**Aim of the exercise**: Return the count of lines that hold the string "body", with no other words.
— BEGIN Stored data —
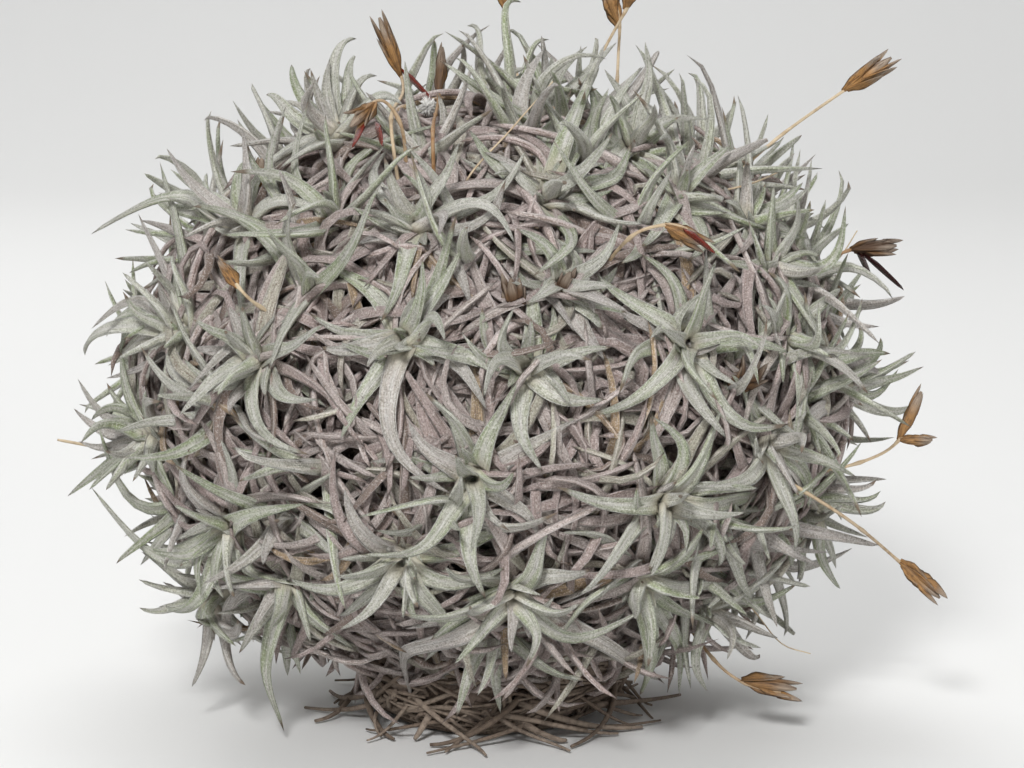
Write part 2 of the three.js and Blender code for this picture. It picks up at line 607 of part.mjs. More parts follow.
// A stalk is one skin: a wire that swells into its head, with a pointed bract on each side of one band.
function stalkSolid({ curve, length, neck, sideTip, bare }, seed) {
  const draw = drawer(seed);
  const steps = Math.max(4, Math.round((neck * length) / STALK_STEP));
  const stations = Array.from({ length: steps }, (_, i) => {
    return [(neck * i) / steps, THREE.MathUtils.lerp(STALK_RADIUS[0], STALK_RADIUS[1], i / steps)];
  });
  if (!bare) {
    stations.push([neck - TWIG_FOOT / length, STALK_RADIUS[1]], [neck, STALK_RADIUS[1]]);
    stations.push(...HEAD_RINGS.map(([share, radius]) => [neck + (1 - neck) * share, radius]));
  }
  const rough = curve.getPoint(1).sub(curve.getPoint(0));
  const flat = new THREE.Vector3(0.31, 0.53, 0.79).cross(rough).normalize();
  const frames = stations.map(([u, radius]) => {
    const along = curve.getTangentAt(u);
    const up = along.clone().cross(flat).normalize();
    return { centre: curve.getPointAt(u), along, up, across: up.clone().cross(along), radius };
  });
  const rings = frames.map(({ centre, across, up, radius }) => ring(centre, across, up, STALK_SIDES, radius));
  const points = rings.flat();
  const at = (i, j) => i * STALK_SIDES + (j % STALK_SIDES);
  const faces = [[0, 2, 1], [0, 3, 2]];
  for (let i = 1; i < rings.length; i++) {
    for (let j = 0; j < STALK_SIDES; j++) {
      const [a, b, c, d] = [at(i - 1, j), at(i - 1, j + 1), at(i, j + 1), at(i, j)];
      const bract = !bare && i === steps + 2 + BRACT_BAND;
      const twig = sideTip && i === steps + 1 && j === TWIG_SIDE;
      if (!bract && !twig) {
        faces.push([a, b, c], [a, c, d]);
        continue;
      }
      const { centre, along, across, up, radius } = frames[i];
      const turn = (2 * Math.PI * (j + 0.5)) / STALK_SIDES;
      const out = across.clone().multiplyScalar(Math.cos(turn)).addScaledVector(up, Math.sin(turn));
      const reach = draw(BRACT_REACH[0], BRACT_REACH[1]);
      const tip = centre.clone().addScaledVector(out, radius + reach * 0.5).addScaledVector(along, reach);
      const apex = points.push(twig ? sideTip : tip) - 1;
      faces.push([a, b, apex], [b, c, apex], [c, d, apex], [d, a, apex]);
    }
  }
  const last = rings.length - 1;
  const end = points.push(curve.getPoint(1)) - 1;
  for (let j = 0; j < STALK_SIDES; j++) faces.push([at(last, j), at(last, j + 1), end]);
  return skin(points, faces);
}

// The mat: a low lumpy pad with a flat foot, grown outwards by a clearance for the hollow that it sits in.
function matSolid(clearance) {
  const profile = [[0, 0], ...MAT_PROFILE, [0, MAT_PROFILE[MAT_PROFILE.length - 1][1]]];
  const points = profile.map(([x, z]) => {
    return new THREE.Vector2(x > 0 ? x + clearance : 0, z > 0 ? z + clearance : z - clearance);
  });
  const lathe = new THREE.LatheGeometry(points, MAT_SIDES);
  lathe.rotateX(Math.PI / 2);
  return solidOf(lathe, (p) => {
    const turn = Math.atan2(p.y, p.x);
    const swell = 1 + MAT_LUMP * Math.sin(3 * turn + p.z * 0.2) + (MAT_LUMP / 2) * Math.cos(8 * turn);
    return new THREE.Vector3(p.x * swell, p.y * swell, p.z);
  });
}

function rootMat() {
  const wires = roots.map((curve) => tube(curve, 3, ROOT_RADIUS[0], ROOT_RADIUS[1], 3));
  return largest(wasm.Manifold.union([matSolid(0), ...wires]));
}

// A dry leaf lies curled over the thatch, in one of its layers, with its foot sunk in the middle.
function dryLeaf(start, shell, draw) {
  const axis = outwardAt(start);
  const first = axis.clone().cross(new THREE.Vector3(draw(-1, 1), draw(-1, 1), draw(-1, 1))).normalize();
  const length = draw(DRY_LENGTH[0], DRY_LENGTH[1]);
  const width = draw(DRY_WIDTH[0], DRY_WIDTH[1]);
  const bow = draw(-8, 8);
  for (let turn = 0; turn < 2 * Math.PI; turn += 0.7) {
    const out = first.clone().applyAxisAngle(axis, turn);
    const side = axis.clone().cross(out);
    const centre = (t) => {
      const flat = start.clone().addScaledVector(out, length * (t - 0.5));
      flat.addScaledVector(side, bow * Math.sin(Math.PI * t));
      const sunk = CORE_SHELL - 0.02;
      return onShell(flat, sunk + (shell - sunk) * THREE.MathUtils.smoothstep(t, 0, 0.3));
    };
    const points = Array.from({ length: 13 }, (_, i) => ({ point: centre(i / 12), pad: width / 2 - 0.3 }));
    if (isClear("old_growth", points)) return dryBlade(centre, width, outwardAt);
  }
  return null;
}

// A leaf that hangs round the mat, moved on round it until it is clear of its neighbours.
function hangingLeaf(i, draw) {
  const width = draw(DRY_WIDTH[0], DRY_WIDTH[1]);
  for (let step = 0; step < 1.5; step += 0.25) {
    const turn = ((i + step) * 2 * Math.PI) / HANGING_LEAVES;
    const out = new THREE.Vector3(Math.cos(turn), Math.sin(turn), 0);
    const sweep = new THREE.Vector3(-out.y, out.x, 0).multiplyScalar(draw(-HANGING_SWEEP, HANGING_SWEEP));
    const places = HANGING_RINGS[i % 2].map(([radius, height], j) =>
      out.clone().multiplyScalar(radius).addScaledVector(sweep, (j * j) / 4).setZ(height + j * draw(-1, 1)),
    );
    const curve = new THREE.QuadraticBezierCurve3(...places);
    const points = curve.getPoints(12).map((point) => ({ point, pad: width / 2 - 0.3 }));
    if (isClear("old_growth", points)) return dryBlade((t) => curve.getPoint(t), width, () => out);
  }
  return null;
}

// A dry leaf's blade has three sides, with its back to the outside.
function dryBlade(centre, width, outAtPoint) {
  const rings = [0, 0.45].map((t) => {
    const point = centre(t);
    const up = outAtPoint(point);
    const across = up.clone().cross(centre(t + 0.05).sub(centre(t - 0.05))).normalize();
    const half = (width / 2) * (t > 0 ? 1 : 0.6);
    const corner = (x, y) => point.clone().addScaledVector(across, x).addScaledVector(up, y);
    return [corner(-half, -0.5), corner(half, -0.5), corner(0, DRY_HEIGHT - 0.5)];
  });
  return loft(rings, centre(1));
}

function oldGrowth() {
  const lump = ({ x, y, z }) => {
    return CORE_SHELL + CORE_LUMP * (Math.sin(7 * x + 2 * z) + Math.sin(6 * y - 3 * z) * Math.cos(5 * x));
  };
  const core = solidOf(new THREE.IcosahedronGeometry(1, CORE_DETAIL), (p) =>
    p.clone().multiplyScalar(lump(p)).multiply(HALF).add(MIDDLE),
  );
  const draw = drawer(401);
  const leaves = [];
  for (let i = 0; i < DRY_LEAVES; i++) {
    const rise = 1 - (2 * i + 1) / DRY_LEAVES;
    const level = Math.sqrt(1 - rise * rise);
    const start = new THREE.Vector3(level * Math.cos(i * GOLDEN_ANGLE), level * Math.sin(i * GOLDEN_ANGLE), rise);
    leaves.push(dryLeaf(start.multiply(HALF).add(MIDDLE), DRY_LEVELS[i % DRY_LEVELS.length], draw));
  }
  for (let i = 0; i < HANGING_LEAVES; i++) leaves.push(hangingLeaf(i, draw));
  const holes = rosettes.map(({ stem }) => {
    const way = new THREE.LineCurve3(stem.getPoint(0).addScaledVector(stem.getTangent(0), -GAP), stem.v2);
    const round = 1 / Math.cos(Math.PI / 5);
    return tube(way, 1, (STEM_RADIUS + GAP) * round, (ROW_RADII[1] + GAP) * round, 5);
  });
  const wireHoles = stalks.map(({ curve }) => {
    const start = curve.getPoint(0).addScaledVector(curve.getTangent(0), -GAP);
    const inside = [0.5, 1, 1.3].map((knot) => curve.getPoint(knot / (curve.points.length - 1)));
    const way = new THREE.CatmullRomCurve3([start, ...inside]);
    return tube(way, 3, STALK_RADIUS[0] + 2 * GAP, STALK_RADIUS[0] + 2 * GAP, 4);
  });
  const whole = wasm.Manifold.union([core, ...leaves.filter(Boolean)]);
  return largest(whole.subtract(wasm.Manifold.union([...holes, ...wireHoles, matSolid(GAP)])));
}

const clump = new THREE.Group();
clump.add(meshOf(oldGrowth(), "old_growth", THATCH));
clump.add(meshOf(rootMat(), "root_mat", ROOT_FIBRE));
for (const rosette of rosettes) clump.add(meshOf(rosetteSolid(rosette), rosette.name, FOLIAGE));
for (const [i, stalk] of stalks.entries()) clump.add(meshOf(stalkSolid(stalk, 501 + i), stalk.name, STRAW));

export default clump;
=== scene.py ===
import math

import bpy
import numpy as np
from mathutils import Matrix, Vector


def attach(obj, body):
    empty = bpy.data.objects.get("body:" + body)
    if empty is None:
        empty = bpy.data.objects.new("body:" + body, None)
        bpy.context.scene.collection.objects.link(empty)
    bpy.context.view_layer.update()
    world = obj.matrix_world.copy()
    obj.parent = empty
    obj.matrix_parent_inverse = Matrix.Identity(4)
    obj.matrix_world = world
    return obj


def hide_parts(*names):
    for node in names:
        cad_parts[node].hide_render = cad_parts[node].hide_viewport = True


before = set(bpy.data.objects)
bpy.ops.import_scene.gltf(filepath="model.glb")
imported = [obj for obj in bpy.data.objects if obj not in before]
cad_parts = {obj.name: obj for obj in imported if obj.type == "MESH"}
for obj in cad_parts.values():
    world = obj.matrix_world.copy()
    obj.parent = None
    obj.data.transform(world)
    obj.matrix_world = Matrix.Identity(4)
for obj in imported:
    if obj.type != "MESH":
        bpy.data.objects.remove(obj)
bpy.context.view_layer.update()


# The old middle of the clump
# Years of dead stems, packed into a dark, lumpy, egg-shaped ball that grew round the plant's first stems.
# Everything else is rooted in it, and hardly any of it shows between the dry leaves.
EGG_MIDDLE = np.array([0.0, 0.0, 0.072])
EGG_HALF = np.array([0.068, 0.062, 0.056])
BALL_SHELL = 0.885
BALL_LUMP = 0.012
BALL_ROWS = 72
BALL_COLUMNS = 144
BARK_DARK = (0.15, 0.11, 0.085)
BARK_LIGHT = (0.38, 0.30, 0.25)


class Values:
    """Numbers that vary over a surface. Python's operators on them add Math nodes to the finish."""

    def __init__(self, finish, socket):
        self.finish = finish
        self.socket = socket

    def math(self, operation, *values):
        return self.finish.node("ShaderNodeMath", {"operation": operation}, dict(enumerate(values)))

    def __add__(self, other):
        return self.math("ADD", self, other)

    def __sub__(self, other):
        return self.math("SUBTRACT", self, other)

    def __rsub__(self, other):
        return self.math("SUBTRACT", other, self)

    def __mul__(self, other):
        return self.math("MULTIPLY", self, other)

    def __abs__(self):
        return self.math("ABSOLUTE", self)

    __radd__ = __add__
    __rmul__ = __mul__

    def fract(self):
        return self.math("FRACT", self)

    def between(self, low, high):
        """0 below low, 1 above high, and an even slope between them, from 1 to 0 where low is the higher."""
        settings = {"clamp": True, "interpolation_type": "SMOOTHSTEP"}
        return self.finish.node("ShaderNodeMapRange", settings, {0: self, 1: low, 2: high})


class Finish:
    """A material that is built node by node on one Principled shader."""

    def __init__(self, name, **fixed):
        self.material = bpy.data.materials.new(name)
        self.material.use_nodes = True
        self.tree = self.material.node_tree
        self.shader = self.tree.nodes["Principled BSDF"]
        for socket, value in fixed.items():
            self.shader.inputs[socket.replace("_", " ")].default_value = value

    def node(self, kind, settings, inputs, output=0):
        """Adds a node: its settings first, then a value or a link for each socket. It gives one output."""
        made = self.tree.nodes.new(kind)
        for name, value in settings.items():
            setattr(made, name, value)
        for socket, value in inputs.items():
            self.feed(made.inputs[socket], value)
        return Values(self, made.outputs[output])

    def feed(self, socket, value):
        if isinstance(value, Values):
            self.tree.links.new(value.socket, socket)
        elif isinstance(value, tuple) and len(value) == 3 and socket.type == "RGBA":
            socket.default_value = (*value, 1)
        else:
            socket.default_value = value

    def place(self):
        """Where a point is in the piece's own way: across, along, and one number for each blade or fibre."""
        whole = self.node("ShaderNodeAttribute", {"attribute_name": "place"}, {}, output=1)
        return [self.node("ShaderNodeSeparateXYZ", {}, {0: whole}, output=i) for i in range(3)]

    def spot(self, x, y, z):
        return self.node("ShaderNodeCombineXYZ", {}, {0: x, 1: y, 2: z})

    def around(self):
        return self.node("ShaderNodeTexCoord", {}, {}, output=3)

    def noise(self, where, scale, detail=2.0, roughness=0.5):
        inputs = {"Vector": where, "Scale": scale, "Detail": detail, "Roughness": roughness}
        return self.node("ShaderNodeTexNoise", {}, inputs)

    def layered(self, colour, *layers):
        """A colour under layers. Each is a share from 0 to 1, and the colour that it mixes over the rest."""
        for share, over in layers:
            inputs = {0: share, 6: colour, 7: over}
            colour = self.node("ShaderNodeMix", {"data_type": "RGBA"}, inputs, output=2)
        return colour

    def coat(self, colour, roughness, height, depth):
        """Feeds the shader: its colour, its roughness, and a bump of some depth in metres."""
        inputs = {"Height": height, "Distance": depth, "Strength": 1.0}
        bump = self.node("ShaderNodeBump", {}, inputs)
        self.feed(self.shader.inputs["Base Color"], colour)
        self.feed(self.shader.inputs["Roughness"], roughness)
        self.feed(self.shader.inputs["Normal"], bump)
        return self.material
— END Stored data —
**Worked answer**: 3